-- BEGIN Collected material --
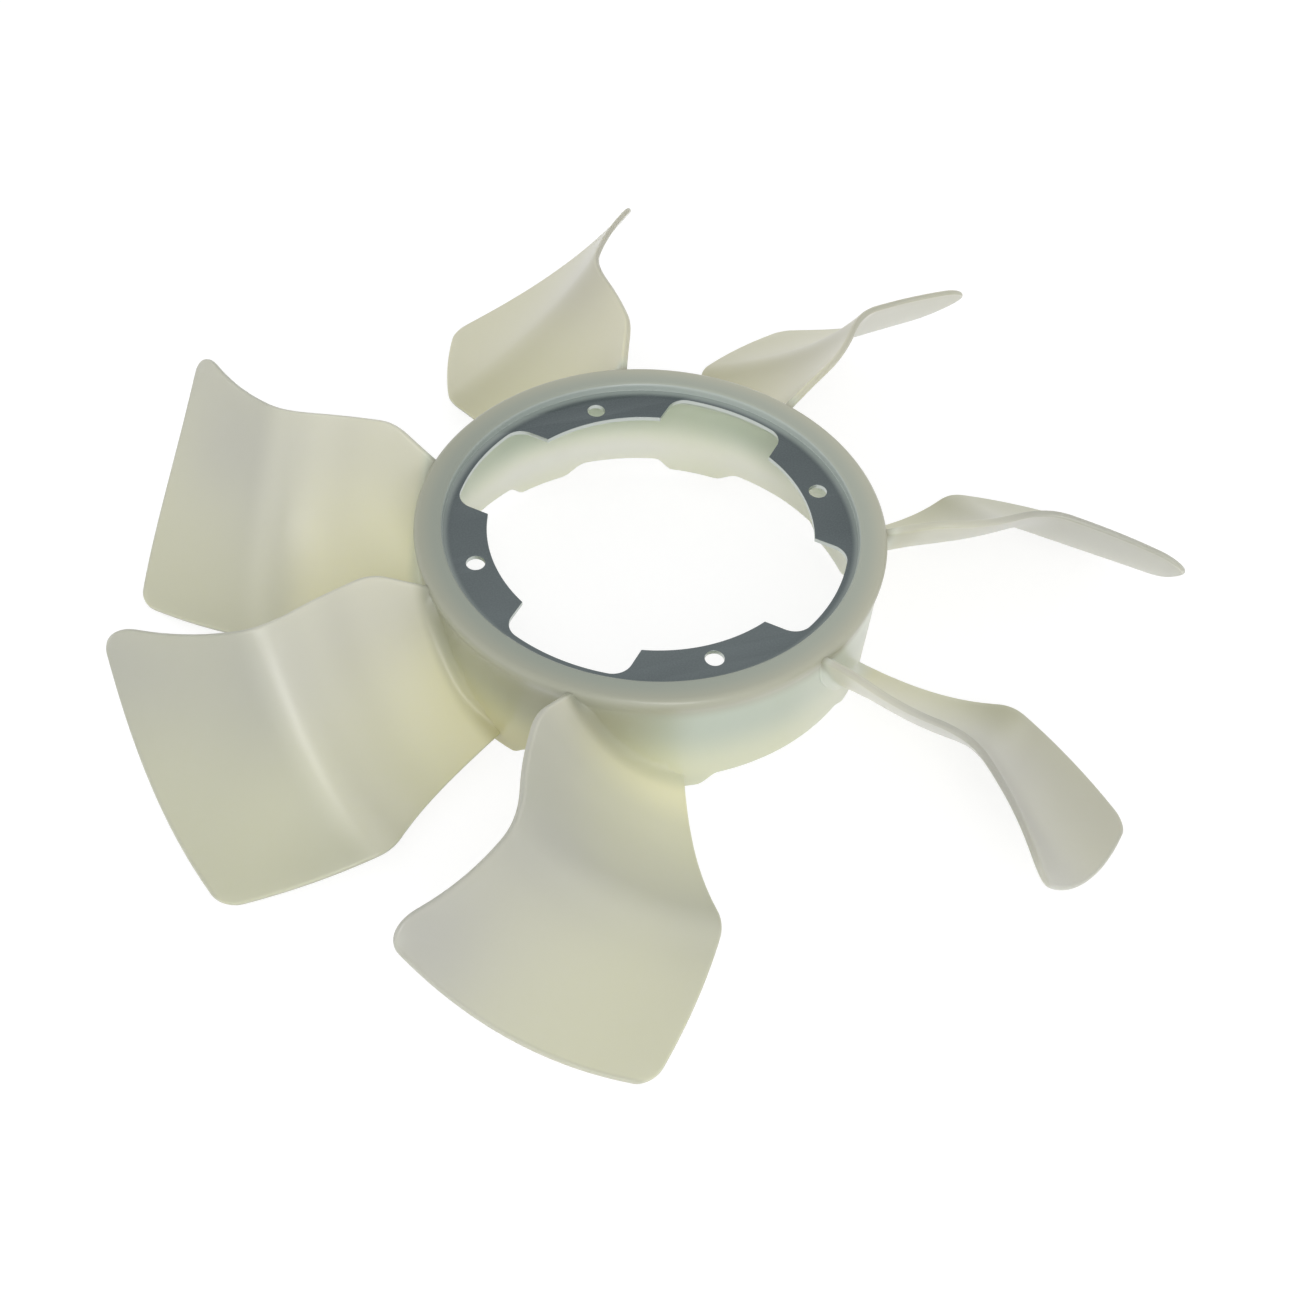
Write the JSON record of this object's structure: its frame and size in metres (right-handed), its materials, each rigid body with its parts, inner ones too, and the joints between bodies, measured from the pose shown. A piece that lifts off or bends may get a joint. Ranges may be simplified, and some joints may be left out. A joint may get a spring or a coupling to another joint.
{
  "type": "radiator fan blade",
  "caption": "Moulded nylon engine cooling fan with twisted, creased blades at uneven spacing round a drum-shaped hub, with a steel ring moulded in for bolting to a fan clutch.",
  "frame": {"origin": "centre of the bolt circle on the top face of the steel ring", "axes": "+Z along the fan's axis towards the rim side, +X through one bolt hole"},
  "size_m": [0.4293, 0.4171, 0.0704],
  "materials": {
    "nylon": "satin, slightly translucent natural nylon",
    "steel": "dark blue-grey coated sheet steel, satin"
  },
  "bodies": {
    "root": {"fan_moulding": "nylon", "steel_insert_ring": "steel"}
  },
  "joints": []
}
-- END Collected material --
Print the listing above in its entirety, with every line exact.

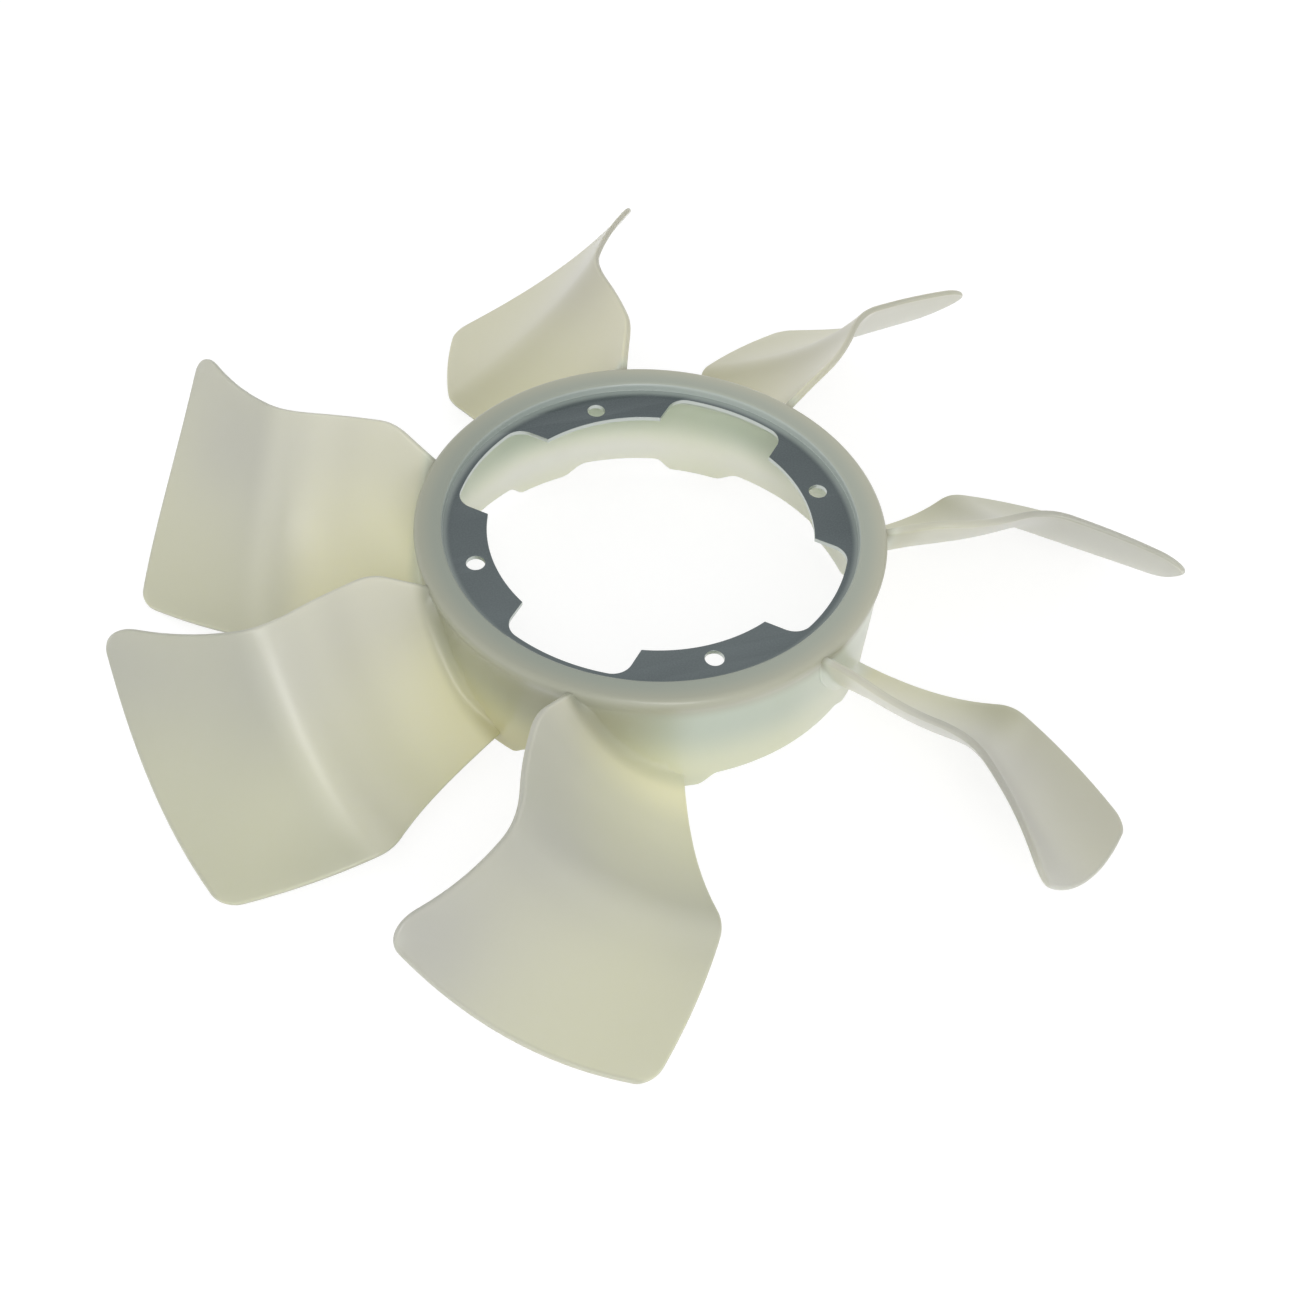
Write the JSON record of this object's structure: its frame and size in metres (right-handed), its materials, each rigid body with its parts, inner ones too, and the joints between bodies, measured from the pose shown. A piece that lifts off or bends may get a joint. Ranges may be simplified, and some joints may be left out. A joint may get a spring or a coupling to another joint.
{
  "type": "radiator fan blade",
  "caption": "Moulded nylon engine cooling fan with twisted, creased blades at uneven spacing round a drum-shaped hub, with a steel ring moulded in for bolting to a fan clutch.",
  "frame": {"origin": "centre of the bolt circle on the top face of the steel ring", "axes": "+Z along the fan's axis towards the rim side, +X through one bolt hole"},
  "size_m": [0.4293, 0.4171, 0.0704],
  "materials": {
    "nylon": "satin, slightly translucent natural nylon",
    "steel": "dark blue-grey coated sheet steel, satin"
  },
  "bodies": {
    "root": {"fan_moulding": "nylon", "steel_insert_ring": "steel"}
  },
  "joints": []
}